This is Up and Down, where we give a brief thumbs up and thumbs down on the issues from the past week.
Medora and the state lost a great ambassador with the death of Lyle Glass last week. Glass, 67, was known for his ghost rides at the Medora Musical when he descended on horseback from a steep butte. He also spent time greeting visitors in Medora and took part in a variety of events. Glass was an excellent wildlife photographer and an expert on the wild horses at Theodore Roosevelt National Park. This is an Up for everything he contributed. He’ll be missed.
While taxable sales in the oil patch propped up the state, most counties saw a drop in sales during the first quarter. At $317.6 million, Bismarck’s taxable sales and purchases were down 7.16 percent compared to last year. Mandan’s were down 13.42 percent to $50.2 million. Including April and May, Bismarck has collected nearly $6.5 million for the year and Mandan has collected nearly $1.5 million, both totals slightly behind last year. Hopefully, the rest of the state can feed off the oil patch and rebound during the remainder of the year.
In 2016 performance audits found deficiencies at the Department of Trust Lands. Last week the state auditor’s office told the Interim Legislative Audit and Fiscal Review Committee that the department has made progress in addressing the problems. Among other things, the department still needs to replace outdated computer systems. It’s encouraging that the department is trying to resolve the issues.
The dispute over oil and gas ownership under Lake Sakakawea seems far from resolved. Questions are being raised over a study intended to resolve the disputes over ownership. One attorney suggested the table is being set for more litigation. The Department of Mineral Resources will make a recommendation to the Industrial Commission later this summer. It would be good if the commission could find a resolution that avoids lawsuits, but that looks doubtful at the moment.

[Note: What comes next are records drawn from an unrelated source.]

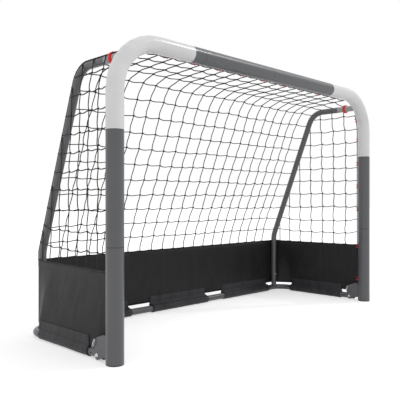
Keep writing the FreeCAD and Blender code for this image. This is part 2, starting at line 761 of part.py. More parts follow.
def bend_net():
    """The part of the net that turns over the stanchions' bend, straight from row to row."""
    last_row, steps, flat, arc, tangent = bend_rows()
    foot, along, length = slope_frame()
    mesh = val("mesh")
    width = val("cord_width")
    depth = val("cord_depth")
    knee = foot + along * length
    hub = knee - Vector(0, tangent, val("net_radius"))
    slope_turn = math.degrees(math.atan2(along.z, along.y))
    points = [foot + along * (last_row * mesh + width / 2)]
    normals = [Vector(0, along.z, -along.y)]
    for step in range(1, steps + 1):
        past = (last_row + step) * mesh - flat
        angle = math.radians(slope_turn - 90) + min(max(past, 0), arc) / val("net_radius")
        out = Vector(0, math.cos(angle), math.sin(angle))
        on_arc = hub + out * val("net_radius")
        points.append(on_arc + along * min(past, 0) - Vector(0, max(past - arc, 0), 0))
        normals.append(out)
    points.append(points[-1] - Vector(0, width / 2, 0))
    normals.append(normals[-1])
    outer = [point + out * depth / 2 for point, out in zip(points, normals)]
    inner = [point - out * depth / 2 for point, out in zip(points, normals)]
    band = Part.Face(Part.makePolygon(inner + outer[::-1] + inner[:1]))
    places = column_places()
    columns = []
    for x in places:
        column = band.extrude(Vector(width, 0, 0))
        column.translate(Vector(x - width / 2, 0, 0))
        columns.append(column)
    rows = []
    for point, out in list(zip(points, normals))[1:-1]:
        row = Part.makeBox(places[-1] - places[0], width, depth, Vector(places[0], -width / 2, -depth / 2))
        row.Placement = Placement(point, Rotation(Vector(1, 0, 0), math.degrees(math.atan2(out.z, out.y)) + 90))
        rows.append(row)
    net = columns[0].fuse(columns[1:] + rows).removeSplitter()
    return feature_of("bend_net", net, Placement(Vector(0, val("post_y"), 0), Rotation()))


def top_net():
    """The level top, from the bend to the clips under the crossbar."""
    last_row, steps, flat, arc, tangent = bend_rows()
    level = steps * val("mesh") - (flat + arc - last_row * val("mesh"))
    back = val("net_knee_y") - tangent - level
    turn = math.radians(val("crossbar_clip_turn"))
    reach = val("post_r") + val("clip_base") + val("clip_fork") / 2
    front = Vector(0, reach * math.cos(turn), val("crossbar_z") - reach * math.sin(turn))
    rear = Vector(0, back, val("spigot_z") + val("net_offset"))
    run = rear - front
    length = run.Length - val("cord_width") - val("net_gap")
    rows = [length - row for row in reversed(stations(0, val("mesh"), length))]
    panel = holed_panel(column_places(), rows)
    at = Placement(front + Vector(0, val("post_y"), 0),
                   Rotation(Vector(1, 0, 0), math.degrees(math.atan2(run.z, run.y))))
    return feature_of("top_net", panel, at)


def side_net():
    """The side panel in the plane from the post to the outside of the stanchion."""
    width = val("cord_width") / 2
    depth = val("cord_depth")
    run = val("side_run")
    low = val("skirt_top_z") + val("net_gap")
    top = val("side_net_top_z")
    knee_run = val("stanchion_knee_y") - val("edge_y")
    foot_z = val("spigot_z") - val("knee_drop")
    outline = [Vector(0, low, 0), Vector(run, low, 0), Vector(run, foot_z, 0),
               Vector(knee_run + (val("spigot_z") - top) * math.tan(math.radians(val("stanchion_lean"))), top, 0),
               Vector(0, top, 0)]
    sheet_face = Part.Face(Part.makePolygon(outline + outline[:1]))
    inside = sheet_face.makeOffset2D(-2 * width)
    columns = stations(0, val("mesh"), run + val("mesh"))
    rows = stations(low, val("side_mesh_z"), top + val("side_mesh_z"))
    gaps = []
    for left, right in zip(columns, columns[1:]):
        for bottom, high in zip(rows, rows[1:]):
            gap = Part.makePlane(right - left - 2 * width, high - bottom - 2 * width,
                                 Vector(left + width, bottom + width, 0))
            cut = gap.common(inside)
            gaps += [face.OuterWire for face in cut.Faces if face.Area > 60]
    net = Part.makeFace([Part.makePolygon(outline + outline[:1])] + gaps, "Part::FaceMakerBullseye")
    net.translate(Vector(0, 0, -depth / 2))
    solid = net.extrude(Vector(0, 0, depth))
    stand = Rotation(Vector(0, 1, 0), Vector(0, 0, 1), Vector(1, 0, 0), "XYZ")
    lean = Rotation(Vector(0, 0, 1), -val("side_tilt"))
    at = Placement(Vector(-val("post_x"), val("post_y") + val("edge_y"), 0), lean.multiply(stand))
    return feature_of("left_net", solid, at)


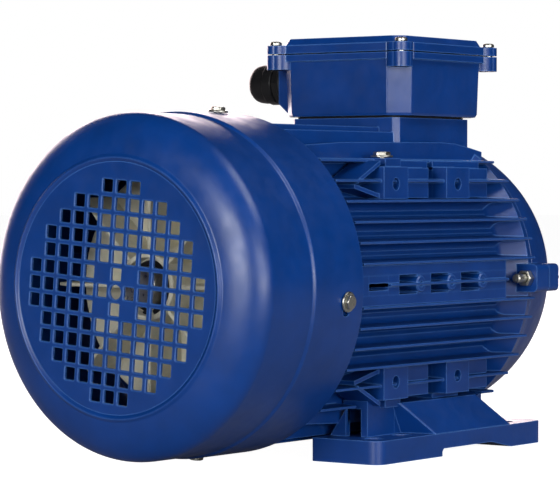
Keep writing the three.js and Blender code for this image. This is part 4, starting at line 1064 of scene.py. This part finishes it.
def gland():
    body_low, body_high = spot("gland_body")
    collar_end = GLAND_LOW.y - 0.3
    body = Shape()
    body.turned([
        (33, 6.5), (33, 9.0), (33.4, 9.4), (50, 9.4), (50, 8.8), (body_high.y, 8.8), (body_high.y, 6.5),
    ], "y", GLAND, 48)
    flange = GLAND_BOSS_Y
    body.turned([
        (flange, 7.5), (flange, 12.2), (flange + 0.4, 12.6), (flange + 1.6, 12.6), (flange + 2, 12.2),
        (flange + 2, 7.5),
    ], "y", GLAND, 48)
    body.hexagon("y", flange + 1.8, collar_end, 21.6, GLAND, 0.7)
    hole = Shape().turned([(30, 6.5), (60, 6.5)], "y", GLAND, 48, solid=True)
    piece("gland_base", body, "stator", ["gland_body"], NYLON, 0.3, holes=hole)

    nut = Shape()
    start, end = GLAND_LOW.y, GLAND_HIGH.y
    ribs = []
    for step in range(48):
        angle = 2 * math.pi * step / 48
        ribs.append((angle, 0.28 * (0.5 + 0.5 * math.cos(12 * angle))))
    sections = []
    outline = [
        (start, 10.9, 1), (start + 0.5, 11.3, 1), (start + 6.0, 11.3, 1), (start + 6.6, 10.8, 0),
        (start + 10.0, 10.8, 0), (end - 4.2, 10.4, 0), (end - 2.6, 9.8, 0), (end - 1.1, 8.6, 0),
        (end - 0.2, 7.4, 0), (end, 6.6, 0), (end - 0.6, 6.0, 0), (end - 2.6, 6.0, 0),
        (end - 2.6, 9.1, 0), (start, 9.1, 0),
    ]
    for y, radius, grip in outline:
        ring = [at("y", y, GLAND[0] + (radius + grip * rib) * math.cos(angle),
                   GLAND[1] + (radius + grip * rib) * math.sin(angle)) for angle, rib in ribs]
        sections.append(ring)
    nut.loft(sections, loop=True)
    piece("gland_dome_nut", nut, "stator", ["gland_nut"], NYLON, 0.25)

    low, high = spot("gland_seal")
    seal = Shape().turned([
        (low.y, 4.9), (low.y, 8.2), (low.y + 0.5, 8.7), (high.y - 1.5, 8.7), (high.y, 7.6), (high.y, 4.9),
        (high.y - 0.6, 4.3), (low.y + 0.6, 4.3),
    ], "y", GLAND, 48)
    piece("gland_grommet", seal, "stator", ["gland_seal"], RUBBER, 0.2)


# ---------- feet ----------

FOOT_START_X = 107.5
FOOT_END_X = 266.5
FOOT_INNER_Y = 40
FOOT_OUTER_Y = 81.5
FOOT_FLANGE_Z = -78
FOOT_HOLES_X = (120, 145, 245)
FOOT_BOLT_Y = 56
FOOT_BOLT_SEAT_Z = -81
FOOT_POST_X = (124.5, 149)
FOOT_POST_Y = (59, 63)
FOOT_CAP_Z = -64
FOOT_WALL_INNER_Y = 48
FOOT_WALL_TOP_Z = -61.9


def foot(sign, name, node):
    shape = Shape()
    sole = -AXIS_HEIGHT
    top = -(PAD_HIGH_Z + 0.3)
    outline = rounded(rectangle(FOOT_START_X, FOOT_END_X, FOOT_INNER_Y, FOOT_OUTER_Y), [2, 2, 7, 7], 6)
    holes = [circle(5, (x, 70), 36) for x in FOOT_HOLES_X]
    shape.prism(outline, "z", sole, FOOT_FLANGE_Z, holes)
    post_start, post_end = FOOT_POST_X
    shape.block(post_start, post_end, *FOOT_POST_Y, FOOT_FLANGE_Z - 1, top)
    face = FOOT_POST_Y[1]
    shape.block(post_start, post_end + 3, FOOT_WALL_INNER_Y, face - 0.1, FOOT_CAP_Z, top)
    shape.block(post_end - 6, post_end + 12, FOOT_WALL_INNER_Y, face - 0.3, FOOT_FLANGE_Z - 1,
                FOOT_WALL_TOP_Z)
    shape.block(186, 211, FOOT_WALL_INNER_Y, 62, FOOT_CAP_Z, top)
    wall_foot = [(152, FOOT_WALL_INNER_Y), (161.5, 82), (235, 82), (240, 72), (240, FOOT_WALL_INNER_Y)]
    wall_top = [(147, FOOT_WALL_INNER_Y), (147, 67.6), (219.6, 67.6), (230, 60), (230, FOOT_WALL_INNER_Y)]
    low = [(x, min(y, FOOT_OUTER_Y - 0.1), FOOT_FLANGE_Z - 1) for x, y in rounded(wall_foot, 3)]
    high = [(x, y, FOOT_WALL_TOP_Z) for x, y in rounded(wall_top, 3)]
    shape.loft([low, high])
    for x in (122.5, 211):
        ring = [(41, FOOT_FLANGE_Z - 0.5), (51, FOOT_FLANGE_Z - 0.5), (51, -64)]
        shape.prism(ring, "x", x, x + 3.5)
    if sign < 0:
        shape.moved(Matrix.Scale(-1, 4, (0, 1, 0)))
    relief = Shape()
    under = [
        (166, sole - 1), (166, sole + 2.6), (167.4, sole + 4), (214, sole + 4), (235, sole - 0.2),
        (236, sole - 1),
    ]
    relief.prism(under, "y", -95, 95)
    for x in PAD_CENTRES_X:
        profile = [(sole - 1, 8.3), (FOOT_BOLT_SEAT_Z, 8.3), (FOOT_BOLT_SEAT_Z, 4.3), (top + 1, 4.3)]
        relief.turned(profile, "z", (x, sign * FOOT_BOLT_Y), 36, solid=True)
    piece(name, shape, "stator", [node], CAST_PAINT, 0.6, holes=relief)


# ---------- pieces kept from the model ----------

KEPT = {
    "rotor_core": SHEETS,
    "stator_core": SHEETS,
    "rotor_cage": ALUMINIUM,
    "stator_winding": COPPER,
    "preload_wave_washer": SPRING,
    "de_shaft_seal": RUBBER,
    "nde_shaft_seal": RUBBER,
    "terminal_board": BOARD,
    "box_earth_screw": ZINC,
}
KEPT.update({f"terminal_link_{n}": BRASS for n in (1, 2, 3)})
KEPT.update({f"{kind}_{n}": ZINC for kind in ("nde_shield_bolt", "foot_bolt") for n in (1, 2, 3, 4)})
KEPT.update({f"{end}_bearing_{part}": GROUND for end in ("de", "nde")
             for part in ("outer_ring", "inner_ring", "ball_set")})


def finish_kept():
    for node, material in KEPT.items():
        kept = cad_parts[node]
        kept.data.materials.clear()
        kept.data.materials.append(material)


# ---------- studio ----------

CAMERA_PLACE = (-1.1938, -0.8451, 0.1394)
CAMERA_YAW = math.radians(36.21)
CAMERA_PITCH = math.radians(-1.38)
CAMERA_LENS = 175.745


def camera():
    data = bpy.data.cameras.new("camera")
    data.lens = CAMERA_LENS
    data.sensor_width = 36
    data.clip_end = 60
    made = bpy.data.objects.new("camera", data)
    made.location = CAMERA_PLACE
    way = Vector((math.cos(CAMERA_YAW) * math.cos(CAMERA_PITCH),
                  math.sin(CAMERA_YAW) * math.cos(CAMERA_PITCH), math.sin(CAMERA_PITCH)))
    made.rotation_euler = way.to_track_quat("-Z", "Y").to_euler()
    bpy.context.scene.collection.objects.link(made)
    bpy.context.scene.camera = made


def softbox(name, place, target, size, power, colour=(1, 1, 1)):
    data = bpy.data.lights.new(name, "AREA")
    data.shape = "RECTANGLE"
    data.size, data.size_y = size
    data.energy = power
    data.color = colour
    made = bpy.data.objects.new(name, data)
    made.location = place
    made.rotation_euler = (Vector(target) - Vector(place)).to_track_quat("-Z", "Y").to_euler()
    made.visible_camera = False
    bpy.context.scene.collection.objects.link(made)


def studio():
    world = bpy.data.worlds.new("studio")
    world.use_nodes = True
    tree = world.node_tree
    tree.nodes.clear()
    output = tree.nodes.new("ShaderNodeOutputWorld")
    mix = tree.nodes.new("ShaderNodeMixShader")
    soft = tree.nodes.new("ShaderNodeBackground")
    soft.inputs["Color"].default_value = (0.85, 0.88, 1.0, 1)
    soft.inputs["Strength"].default_value = 0.02
    white = tree.nodes.new("ShaderNodeBackground")
    white.inputs["Color"].default_value = (1, 1, 1, 1)
    white.inputs["Strength"].default_value = 1.0
    path = tree.nodes.new("ShaderNodeLightPath")
    tree.links.new(path.outputs["Is Camera Ray"], mix.inputs[0])
    tree.links.new(soft.outputs[0], mix.inputs[1])
    tree.links.new(white.outputs[0], mix.inputs[2])
    tree.links.new(mix.outputs[0], output.inputs["Surface"])
    bpy.context.scene.world = world
    bpy.context.scene.view_settings.view_transform = "Standard"

    softbox("key", (-1.25, -2.2, 0.22), (0, 0, 0.1), (1.5, 1.3), 35)
    softbox("front", (-2.5, -0.35, 0.55), (0, 0, 0.1), (1.1, 1.1), 38)
    softbox("low", (-0.5, -2.6, 0.36), (0, 0, 0.0), (2.0, 0.7), 12)
    softbox("top", (0.3, -1.5, 2.1), (0, 0, 0.1), (1.6, 1.3), 26)
    softbox("behind", (1.6, 2.2, 0.6), (0, 0, 0.1), (2.6, 1.6), 80, (1.0, 0.82, 0.82))


def floor():
    size = 12
    shape = Shape().prism(circle(size / MM, (0, 0), 96), "z", -AXIS_HEIGHT - 20, -AXIS_HEIGHT)
    made = object_of("floor", shape)
    look = Nodes("pale_floor")
    look.set(Roughness=0.9)
    look.colour(look.noise(3, 2), (0.30, 0.30, 0.31), (0.34, 0.34, 0.34))
    seen = look.node("ShaderNodeLightPath").outputs["Is Camera Ray"]
    look.link(look.spread(seen, 0.0, 0.97, (0.0, 1.0)), look.shader.inputs["Emission Strength"])
    look.shader.inputs["Emission Color"].default_value = (1, 1, 1, 1)
    made.data.materials.append(look.material)


camera()
studio()
floor()
fan_cowl()
cowl_screws()
fan()
circlip()
housing()
drive_end_shield()
fan_end_cover()
tie_bolts()
shaft()
terminal_box()
terminal_box_lid()
gaskets()
lid_screws()
earth_screw()
gland()
foot(1, "foot_casting_right", "foot_right")
foot(-1, "foot_casting_left", "foot_left")
finish_kept()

Sen. Heidi Heitkamp, D-N.D., and Rep. Kevin Cramer, R-N.D., have agreed to a Senate debate on Oct. 18. That’s less than three weeks from the election. The debate will be broadcast across the state. The timing is good. For those who listen to the debate it should be fresh on their minds when they go to polls or vote early. The Senate race is receiving national attention and the debate merits a big audience. If all goes well the debate should give the candidates an opportunity to outline their views on key issues.